Modeling code records

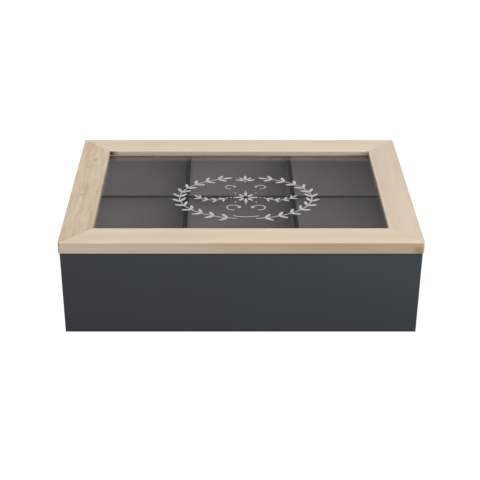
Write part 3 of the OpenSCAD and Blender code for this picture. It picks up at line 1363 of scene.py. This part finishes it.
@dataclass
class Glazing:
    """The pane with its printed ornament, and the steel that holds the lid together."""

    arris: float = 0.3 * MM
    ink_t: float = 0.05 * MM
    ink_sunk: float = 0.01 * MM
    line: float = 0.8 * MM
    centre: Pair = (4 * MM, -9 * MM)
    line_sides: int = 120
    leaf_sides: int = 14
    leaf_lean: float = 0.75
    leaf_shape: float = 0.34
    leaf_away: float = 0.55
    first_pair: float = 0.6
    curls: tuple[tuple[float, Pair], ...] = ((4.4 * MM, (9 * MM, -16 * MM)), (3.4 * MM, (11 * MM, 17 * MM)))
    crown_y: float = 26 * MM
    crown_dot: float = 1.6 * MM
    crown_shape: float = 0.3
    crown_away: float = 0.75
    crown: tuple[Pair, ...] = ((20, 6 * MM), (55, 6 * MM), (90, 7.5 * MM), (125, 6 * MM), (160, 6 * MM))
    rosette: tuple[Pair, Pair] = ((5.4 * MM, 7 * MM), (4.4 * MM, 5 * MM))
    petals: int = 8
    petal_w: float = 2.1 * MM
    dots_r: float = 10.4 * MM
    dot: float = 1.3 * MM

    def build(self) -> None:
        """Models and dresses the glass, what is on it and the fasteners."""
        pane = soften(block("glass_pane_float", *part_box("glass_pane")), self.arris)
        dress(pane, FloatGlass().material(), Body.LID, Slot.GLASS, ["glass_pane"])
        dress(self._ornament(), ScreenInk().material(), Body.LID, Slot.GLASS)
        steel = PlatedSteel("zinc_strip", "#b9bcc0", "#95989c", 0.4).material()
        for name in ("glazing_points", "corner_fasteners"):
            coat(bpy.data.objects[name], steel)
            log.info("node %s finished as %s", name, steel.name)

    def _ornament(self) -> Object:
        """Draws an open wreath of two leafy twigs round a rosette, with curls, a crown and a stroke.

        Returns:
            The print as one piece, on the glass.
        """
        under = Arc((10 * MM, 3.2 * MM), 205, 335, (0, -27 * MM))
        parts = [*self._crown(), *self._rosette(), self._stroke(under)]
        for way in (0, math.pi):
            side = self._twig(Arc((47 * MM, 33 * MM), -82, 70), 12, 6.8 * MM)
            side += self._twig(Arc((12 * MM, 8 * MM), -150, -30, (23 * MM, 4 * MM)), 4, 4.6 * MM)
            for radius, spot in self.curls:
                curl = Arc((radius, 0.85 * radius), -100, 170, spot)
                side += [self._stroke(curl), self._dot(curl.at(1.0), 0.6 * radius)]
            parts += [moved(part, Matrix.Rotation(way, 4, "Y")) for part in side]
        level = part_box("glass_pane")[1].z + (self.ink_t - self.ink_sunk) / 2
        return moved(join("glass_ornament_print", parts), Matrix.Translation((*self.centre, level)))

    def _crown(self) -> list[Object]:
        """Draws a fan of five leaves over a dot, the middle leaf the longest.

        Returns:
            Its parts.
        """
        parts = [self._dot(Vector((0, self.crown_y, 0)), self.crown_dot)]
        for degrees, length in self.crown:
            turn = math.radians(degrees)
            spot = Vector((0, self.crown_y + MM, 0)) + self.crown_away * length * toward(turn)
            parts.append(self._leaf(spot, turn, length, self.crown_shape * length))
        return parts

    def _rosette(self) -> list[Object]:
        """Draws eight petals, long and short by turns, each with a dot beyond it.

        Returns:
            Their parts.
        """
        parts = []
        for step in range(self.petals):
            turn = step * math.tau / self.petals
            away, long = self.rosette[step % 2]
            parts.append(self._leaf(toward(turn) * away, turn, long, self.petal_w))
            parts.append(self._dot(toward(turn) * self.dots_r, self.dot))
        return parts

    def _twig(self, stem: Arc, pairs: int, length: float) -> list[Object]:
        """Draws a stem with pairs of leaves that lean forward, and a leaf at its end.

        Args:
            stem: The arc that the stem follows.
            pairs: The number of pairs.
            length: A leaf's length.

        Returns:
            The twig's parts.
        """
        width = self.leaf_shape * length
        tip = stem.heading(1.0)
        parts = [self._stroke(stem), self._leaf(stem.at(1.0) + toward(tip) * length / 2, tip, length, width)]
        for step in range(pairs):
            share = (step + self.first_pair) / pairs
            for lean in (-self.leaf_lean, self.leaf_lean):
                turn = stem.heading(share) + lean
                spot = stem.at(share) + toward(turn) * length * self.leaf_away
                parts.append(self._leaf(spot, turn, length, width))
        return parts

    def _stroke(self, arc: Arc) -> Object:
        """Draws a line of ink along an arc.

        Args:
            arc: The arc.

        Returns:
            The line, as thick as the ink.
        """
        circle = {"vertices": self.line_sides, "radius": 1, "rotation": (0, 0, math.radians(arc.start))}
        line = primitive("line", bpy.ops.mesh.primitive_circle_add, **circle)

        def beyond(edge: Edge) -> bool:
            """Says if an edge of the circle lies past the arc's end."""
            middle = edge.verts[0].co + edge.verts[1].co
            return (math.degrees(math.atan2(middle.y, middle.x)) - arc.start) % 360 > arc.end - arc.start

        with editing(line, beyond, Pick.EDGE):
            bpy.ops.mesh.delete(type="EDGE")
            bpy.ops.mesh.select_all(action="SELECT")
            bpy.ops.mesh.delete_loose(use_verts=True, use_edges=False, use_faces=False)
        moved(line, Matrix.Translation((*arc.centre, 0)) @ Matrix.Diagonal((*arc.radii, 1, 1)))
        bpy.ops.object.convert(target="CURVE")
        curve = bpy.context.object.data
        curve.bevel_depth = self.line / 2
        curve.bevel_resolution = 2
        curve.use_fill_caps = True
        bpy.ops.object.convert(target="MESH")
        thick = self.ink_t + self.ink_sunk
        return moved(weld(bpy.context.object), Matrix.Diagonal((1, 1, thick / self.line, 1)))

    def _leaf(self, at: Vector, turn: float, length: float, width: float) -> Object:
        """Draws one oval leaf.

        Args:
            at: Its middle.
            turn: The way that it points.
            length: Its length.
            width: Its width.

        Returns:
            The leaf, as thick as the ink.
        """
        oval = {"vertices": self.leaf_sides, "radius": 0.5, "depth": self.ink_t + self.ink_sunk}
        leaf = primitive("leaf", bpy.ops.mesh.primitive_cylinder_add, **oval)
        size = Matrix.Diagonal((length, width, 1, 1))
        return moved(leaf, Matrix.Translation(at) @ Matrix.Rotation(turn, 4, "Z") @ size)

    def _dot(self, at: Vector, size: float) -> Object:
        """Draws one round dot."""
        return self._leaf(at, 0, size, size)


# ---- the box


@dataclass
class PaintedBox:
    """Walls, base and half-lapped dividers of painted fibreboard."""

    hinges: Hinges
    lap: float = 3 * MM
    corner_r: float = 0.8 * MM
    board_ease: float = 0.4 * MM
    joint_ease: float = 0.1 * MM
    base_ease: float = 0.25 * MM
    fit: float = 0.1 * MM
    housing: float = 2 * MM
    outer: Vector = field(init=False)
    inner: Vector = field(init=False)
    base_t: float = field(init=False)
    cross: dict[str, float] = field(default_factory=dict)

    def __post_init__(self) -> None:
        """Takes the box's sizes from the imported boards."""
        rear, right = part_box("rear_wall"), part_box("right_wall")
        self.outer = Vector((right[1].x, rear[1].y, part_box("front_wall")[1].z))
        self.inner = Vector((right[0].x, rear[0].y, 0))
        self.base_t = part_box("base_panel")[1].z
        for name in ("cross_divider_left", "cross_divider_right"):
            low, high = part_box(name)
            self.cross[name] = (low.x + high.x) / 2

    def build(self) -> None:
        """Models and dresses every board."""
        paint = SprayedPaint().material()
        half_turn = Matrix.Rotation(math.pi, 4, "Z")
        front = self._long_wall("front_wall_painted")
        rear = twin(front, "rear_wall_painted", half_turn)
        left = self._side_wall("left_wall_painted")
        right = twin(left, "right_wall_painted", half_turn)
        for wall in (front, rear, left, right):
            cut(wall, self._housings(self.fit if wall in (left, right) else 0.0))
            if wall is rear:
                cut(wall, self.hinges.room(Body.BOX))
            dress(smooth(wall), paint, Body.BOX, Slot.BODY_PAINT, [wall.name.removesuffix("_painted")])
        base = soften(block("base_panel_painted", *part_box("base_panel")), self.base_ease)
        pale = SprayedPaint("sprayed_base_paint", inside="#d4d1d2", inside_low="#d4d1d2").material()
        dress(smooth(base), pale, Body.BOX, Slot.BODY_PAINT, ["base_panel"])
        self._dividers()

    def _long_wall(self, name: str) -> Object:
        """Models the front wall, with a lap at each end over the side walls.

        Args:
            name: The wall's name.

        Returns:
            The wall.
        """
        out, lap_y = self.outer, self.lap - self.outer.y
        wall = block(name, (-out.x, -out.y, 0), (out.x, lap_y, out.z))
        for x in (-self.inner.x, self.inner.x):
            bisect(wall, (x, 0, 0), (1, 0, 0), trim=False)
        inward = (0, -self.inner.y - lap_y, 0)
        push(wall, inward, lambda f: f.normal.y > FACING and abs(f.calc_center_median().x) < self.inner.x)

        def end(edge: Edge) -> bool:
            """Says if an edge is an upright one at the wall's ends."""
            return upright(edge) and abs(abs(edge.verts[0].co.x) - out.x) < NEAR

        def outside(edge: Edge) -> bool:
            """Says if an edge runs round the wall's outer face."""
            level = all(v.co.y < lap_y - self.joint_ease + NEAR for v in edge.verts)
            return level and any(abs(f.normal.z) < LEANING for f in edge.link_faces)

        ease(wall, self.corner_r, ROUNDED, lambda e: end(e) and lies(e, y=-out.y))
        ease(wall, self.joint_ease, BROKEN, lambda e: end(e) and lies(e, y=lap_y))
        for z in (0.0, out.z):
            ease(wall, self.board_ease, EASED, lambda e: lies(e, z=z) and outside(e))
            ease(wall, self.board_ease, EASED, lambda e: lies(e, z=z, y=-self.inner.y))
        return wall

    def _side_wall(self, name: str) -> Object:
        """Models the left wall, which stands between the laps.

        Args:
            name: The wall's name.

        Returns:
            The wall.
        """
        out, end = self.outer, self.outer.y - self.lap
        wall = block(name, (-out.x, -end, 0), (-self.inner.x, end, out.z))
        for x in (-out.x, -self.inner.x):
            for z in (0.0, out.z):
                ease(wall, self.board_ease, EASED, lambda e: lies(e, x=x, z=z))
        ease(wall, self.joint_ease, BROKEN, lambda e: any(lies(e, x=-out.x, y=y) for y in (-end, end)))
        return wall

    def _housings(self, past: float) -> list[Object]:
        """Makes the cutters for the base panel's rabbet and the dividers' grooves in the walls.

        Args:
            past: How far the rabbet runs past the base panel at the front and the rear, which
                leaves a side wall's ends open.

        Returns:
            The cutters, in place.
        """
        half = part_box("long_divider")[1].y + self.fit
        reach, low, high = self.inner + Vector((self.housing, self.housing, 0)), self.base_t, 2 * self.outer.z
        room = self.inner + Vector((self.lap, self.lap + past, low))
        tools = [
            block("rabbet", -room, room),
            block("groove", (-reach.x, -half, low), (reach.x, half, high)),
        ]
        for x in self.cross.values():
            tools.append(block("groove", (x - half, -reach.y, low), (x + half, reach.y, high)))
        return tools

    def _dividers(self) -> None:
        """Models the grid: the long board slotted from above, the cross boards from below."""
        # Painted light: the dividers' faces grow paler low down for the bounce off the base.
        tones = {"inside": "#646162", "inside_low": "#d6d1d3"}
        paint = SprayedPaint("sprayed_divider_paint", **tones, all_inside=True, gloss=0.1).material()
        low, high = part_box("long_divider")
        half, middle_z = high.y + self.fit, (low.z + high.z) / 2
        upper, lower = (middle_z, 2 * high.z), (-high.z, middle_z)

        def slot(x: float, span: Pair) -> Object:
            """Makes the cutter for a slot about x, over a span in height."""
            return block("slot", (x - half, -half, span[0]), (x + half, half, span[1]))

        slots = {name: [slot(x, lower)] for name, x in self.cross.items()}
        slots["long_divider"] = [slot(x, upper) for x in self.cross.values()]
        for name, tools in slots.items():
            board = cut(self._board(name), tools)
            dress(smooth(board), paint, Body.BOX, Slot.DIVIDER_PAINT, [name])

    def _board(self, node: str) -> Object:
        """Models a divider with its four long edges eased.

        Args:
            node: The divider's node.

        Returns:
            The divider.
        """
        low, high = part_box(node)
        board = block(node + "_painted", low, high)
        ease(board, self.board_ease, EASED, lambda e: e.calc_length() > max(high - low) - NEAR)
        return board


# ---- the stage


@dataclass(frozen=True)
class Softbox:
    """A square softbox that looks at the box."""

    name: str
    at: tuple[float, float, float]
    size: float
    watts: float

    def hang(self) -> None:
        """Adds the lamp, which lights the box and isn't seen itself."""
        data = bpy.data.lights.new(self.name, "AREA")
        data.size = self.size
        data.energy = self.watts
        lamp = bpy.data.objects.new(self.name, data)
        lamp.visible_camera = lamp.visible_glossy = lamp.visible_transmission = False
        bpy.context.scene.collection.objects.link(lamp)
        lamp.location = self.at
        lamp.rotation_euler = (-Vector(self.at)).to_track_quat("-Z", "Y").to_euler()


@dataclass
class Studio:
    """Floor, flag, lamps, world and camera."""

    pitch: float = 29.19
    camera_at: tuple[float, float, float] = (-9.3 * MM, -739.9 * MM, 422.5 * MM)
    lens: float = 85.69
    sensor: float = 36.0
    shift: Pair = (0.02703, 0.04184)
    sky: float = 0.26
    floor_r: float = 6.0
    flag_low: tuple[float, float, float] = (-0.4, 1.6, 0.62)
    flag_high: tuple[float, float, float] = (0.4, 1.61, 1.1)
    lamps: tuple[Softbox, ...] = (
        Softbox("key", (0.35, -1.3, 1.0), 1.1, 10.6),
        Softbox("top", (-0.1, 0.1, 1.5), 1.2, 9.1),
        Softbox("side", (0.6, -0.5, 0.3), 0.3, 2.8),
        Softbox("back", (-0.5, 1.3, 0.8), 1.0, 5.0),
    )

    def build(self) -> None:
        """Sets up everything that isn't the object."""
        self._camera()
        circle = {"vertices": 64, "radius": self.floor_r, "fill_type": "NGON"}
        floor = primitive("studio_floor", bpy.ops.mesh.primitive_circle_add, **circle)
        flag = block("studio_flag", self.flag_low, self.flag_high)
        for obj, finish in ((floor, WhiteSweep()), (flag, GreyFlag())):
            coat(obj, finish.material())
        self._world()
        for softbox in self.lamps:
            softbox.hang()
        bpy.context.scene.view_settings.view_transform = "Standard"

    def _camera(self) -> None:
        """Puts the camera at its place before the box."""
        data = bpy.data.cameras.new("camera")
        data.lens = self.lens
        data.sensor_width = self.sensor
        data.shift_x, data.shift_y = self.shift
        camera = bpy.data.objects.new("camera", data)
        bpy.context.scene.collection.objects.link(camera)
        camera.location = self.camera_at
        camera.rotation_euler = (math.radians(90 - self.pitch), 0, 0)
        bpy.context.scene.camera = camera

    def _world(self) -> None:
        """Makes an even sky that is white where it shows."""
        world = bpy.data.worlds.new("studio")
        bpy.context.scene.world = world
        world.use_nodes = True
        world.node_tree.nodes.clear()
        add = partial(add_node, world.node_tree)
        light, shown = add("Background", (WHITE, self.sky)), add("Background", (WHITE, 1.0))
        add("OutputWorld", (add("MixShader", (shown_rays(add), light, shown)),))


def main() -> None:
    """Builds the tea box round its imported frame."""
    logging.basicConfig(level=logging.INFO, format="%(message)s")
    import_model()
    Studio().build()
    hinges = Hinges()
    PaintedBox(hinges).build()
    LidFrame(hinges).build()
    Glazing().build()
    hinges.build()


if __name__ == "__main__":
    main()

==

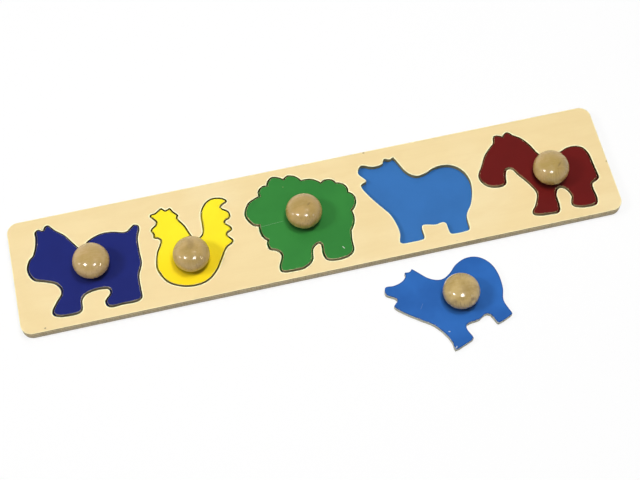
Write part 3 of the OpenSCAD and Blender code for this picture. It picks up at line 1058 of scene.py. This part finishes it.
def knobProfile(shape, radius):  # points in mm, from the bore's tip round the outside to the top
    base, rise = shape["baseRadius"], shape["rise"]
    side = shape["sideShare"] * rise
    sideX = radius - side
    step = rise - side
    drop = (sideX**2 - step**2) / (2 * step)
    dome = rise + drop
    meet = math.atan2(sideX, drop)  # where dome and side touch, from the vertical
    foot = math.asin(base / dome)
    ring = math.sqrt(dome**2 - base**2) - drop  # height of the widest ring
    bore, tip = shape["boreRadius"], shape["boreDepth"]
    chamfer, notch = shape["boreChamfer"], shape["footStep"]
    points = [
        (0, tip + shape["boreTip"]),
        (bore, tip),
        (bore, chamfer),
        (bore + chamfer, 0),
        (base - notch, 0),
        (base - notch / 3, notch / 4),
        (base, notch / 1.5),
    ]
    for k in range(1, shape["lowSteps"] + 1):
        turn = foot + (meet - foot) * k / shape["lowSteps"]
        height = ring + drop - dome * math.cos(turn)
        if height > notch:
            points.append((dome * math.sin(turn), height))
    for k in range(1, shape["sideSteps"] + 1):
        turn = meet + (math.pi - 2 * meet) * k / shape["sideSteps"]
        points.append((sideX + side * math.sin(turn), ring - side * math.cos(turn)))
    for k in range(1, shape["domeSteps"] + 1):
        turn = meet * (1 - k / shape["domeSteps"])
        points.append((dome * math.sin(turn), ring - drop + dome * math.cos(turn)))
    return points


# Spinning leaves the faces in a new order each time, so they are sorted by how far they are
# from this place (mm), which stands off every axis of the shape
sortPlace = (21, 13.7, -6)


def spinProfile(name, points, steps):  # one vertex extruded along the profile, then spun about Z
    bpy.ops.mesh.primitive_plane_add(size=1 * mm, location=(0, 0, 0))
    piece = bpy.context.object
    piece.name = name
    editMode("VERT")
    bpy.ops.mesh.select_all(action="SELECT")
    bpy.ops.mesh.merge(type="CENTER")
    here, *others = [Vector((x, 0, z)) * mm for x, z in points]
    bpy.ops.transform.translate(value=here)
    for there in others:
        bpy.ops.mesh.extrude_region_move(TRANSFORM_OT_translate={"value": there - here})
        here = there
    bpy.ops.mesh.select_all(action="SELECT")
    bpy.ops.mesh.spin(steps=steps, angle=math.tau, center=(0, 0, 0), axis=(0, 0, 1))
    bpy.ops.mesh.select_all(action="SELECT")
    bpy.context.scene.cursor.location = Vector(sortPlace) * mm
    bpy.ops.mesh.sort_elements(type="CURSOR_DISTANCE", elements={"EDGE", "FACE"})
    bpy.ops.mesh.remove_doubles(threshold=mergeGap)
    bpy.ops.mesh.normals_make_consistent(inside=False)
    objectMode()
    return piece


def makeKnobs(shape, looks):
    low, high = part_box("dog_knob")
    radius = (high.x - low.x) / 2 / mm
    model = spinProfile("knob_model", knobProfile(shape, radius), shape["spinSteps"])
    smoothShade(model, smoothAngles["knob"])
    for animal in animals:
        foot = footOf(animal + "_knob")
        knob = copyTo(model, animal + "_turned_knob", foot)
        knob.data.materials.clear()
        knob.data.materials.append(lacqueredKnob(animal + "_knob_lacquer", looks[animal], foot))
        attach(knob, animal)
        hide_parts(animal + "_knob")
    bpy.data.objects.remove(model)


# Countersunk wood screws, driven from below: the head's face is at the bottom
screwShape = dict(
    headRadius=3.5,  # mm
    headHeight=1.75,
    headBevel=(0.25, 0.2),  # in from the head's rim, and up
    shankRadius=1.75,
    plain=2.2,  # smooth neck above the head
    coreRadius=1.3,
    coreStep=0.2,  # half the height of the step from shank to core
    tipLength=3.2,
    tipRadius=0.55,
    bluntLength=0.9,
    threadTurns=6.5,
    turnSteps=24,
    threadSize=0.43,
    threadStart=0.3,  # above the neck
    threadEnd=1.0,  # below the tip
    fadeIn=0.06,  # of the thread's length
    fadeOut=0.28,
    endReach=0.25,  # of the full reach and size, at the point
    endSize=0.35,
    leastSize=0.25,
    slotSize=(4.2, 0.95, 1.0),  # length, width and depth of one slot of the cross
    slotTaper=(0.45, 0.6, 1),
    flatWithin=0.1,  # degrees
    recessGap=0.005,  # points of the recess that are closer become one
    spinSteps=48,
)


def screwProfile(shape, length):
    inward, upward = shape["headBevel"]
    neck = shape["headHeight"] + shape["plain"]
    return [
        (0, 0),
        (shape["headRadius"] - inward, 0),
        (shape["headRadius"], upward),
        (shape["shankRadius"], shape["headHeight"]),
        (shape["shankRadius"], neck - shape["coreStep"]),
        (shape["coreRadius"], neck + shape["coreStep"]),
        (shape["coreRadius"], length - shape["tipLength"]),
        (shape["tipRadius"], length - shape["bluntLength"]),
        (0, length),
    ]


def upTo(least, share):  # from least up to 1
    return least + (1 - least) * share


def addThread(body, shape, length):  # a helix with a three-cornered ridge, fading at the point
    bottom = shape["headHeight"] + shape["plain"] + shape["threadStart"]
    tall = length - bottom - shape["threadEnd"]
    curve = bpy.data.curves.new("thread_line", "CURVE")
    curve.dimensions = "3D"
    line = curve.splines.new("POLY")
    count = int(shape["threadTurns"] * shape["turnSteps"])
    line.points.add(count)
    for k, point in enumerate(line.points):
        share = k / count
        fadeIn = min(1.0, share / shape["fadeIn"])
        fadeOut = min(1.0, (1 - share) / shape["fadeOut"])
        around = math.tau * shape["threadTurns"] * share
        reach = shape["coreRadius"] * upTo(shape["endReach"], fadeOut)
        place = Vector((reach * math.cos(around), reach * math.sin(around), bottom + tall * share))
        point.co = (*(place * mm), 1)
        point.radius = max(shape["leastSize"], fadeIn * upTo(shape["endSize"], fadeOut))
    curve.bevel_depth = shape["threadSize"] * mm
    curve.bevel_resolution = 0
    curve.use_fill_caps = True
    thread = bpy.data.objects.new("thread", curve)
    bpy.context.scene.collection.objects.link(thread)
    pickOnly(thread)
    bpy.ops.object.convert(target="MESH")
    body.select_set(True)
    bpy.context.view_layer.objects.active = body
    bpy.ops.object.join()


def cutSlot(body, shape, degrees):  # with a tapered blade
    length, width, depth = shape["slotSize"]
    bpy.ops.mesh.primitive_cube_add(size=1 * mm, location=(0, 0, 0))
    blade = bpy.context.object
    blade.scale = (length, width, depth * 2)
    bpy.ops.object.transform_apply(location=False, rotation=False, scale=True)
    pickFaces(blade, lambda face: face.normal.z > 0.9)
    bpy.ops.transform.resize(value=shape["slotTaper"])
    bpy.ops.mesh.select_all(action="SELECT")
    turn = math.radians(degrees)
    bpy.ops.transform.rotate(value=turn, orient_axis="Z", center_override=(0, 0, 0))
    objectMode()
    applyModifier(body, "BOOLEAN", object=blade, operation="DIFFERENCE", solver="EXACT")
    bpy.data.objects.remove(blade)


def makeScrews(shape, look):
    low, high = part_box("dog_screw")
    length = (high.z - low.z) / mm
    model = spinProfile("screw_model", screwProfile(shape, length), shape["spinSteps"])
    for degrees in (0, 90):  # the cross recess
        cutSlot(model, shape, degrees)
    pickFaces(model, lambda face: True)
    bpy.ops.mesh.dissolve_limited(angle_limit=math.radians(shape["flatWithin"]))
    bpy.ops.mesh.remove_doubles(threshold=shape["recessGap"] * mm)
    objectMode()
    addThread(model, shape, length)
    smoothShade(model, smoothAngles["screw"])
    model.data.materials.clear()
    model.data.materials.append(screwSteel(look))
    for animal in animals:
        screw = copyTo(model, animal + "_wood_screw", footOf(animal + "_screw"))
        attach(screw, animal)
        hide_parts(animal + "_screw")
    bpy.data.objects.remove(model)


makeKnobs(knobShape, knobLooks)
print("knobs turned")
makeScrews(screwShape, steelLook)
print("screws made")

-- EXERCISE --
Above are the records; from them, give again exactly the lines from the one containing "self.ink_sunk) / 2" through the one containing "dot beyond it.", both included.

-- THE OUTPUT --
        level = part_box("glass_pane")[1].z + (self.ink_t - self.ink_sunk) / 2
        return moved(join("glass_ornament_print", parts), Matrix.Translation((*self.centre, level)))

    def _crown(self) -> list[Object]:
        """Draws a fan of five leaves over a dot, the middle leaf the longest.

        Returns:
            Its parts.
        """
        parts = [self._dot(Vector((0, self.crown_y, 0)), self.crown_dot)]
        for degrees, length in self.crown:
            turn = math.radians(degrees)
            spot = Vector((0, self.crown_y + MM, 0)) + self.crown_away * length * toward(turn)
            parts.append(self._leaf(spot, turn, length, self.crown_shape * length))
        return parts

    def _rosette(self) -> list[Object]:
        """Draws eight petals, long and short by turns, each with a dot beyond it.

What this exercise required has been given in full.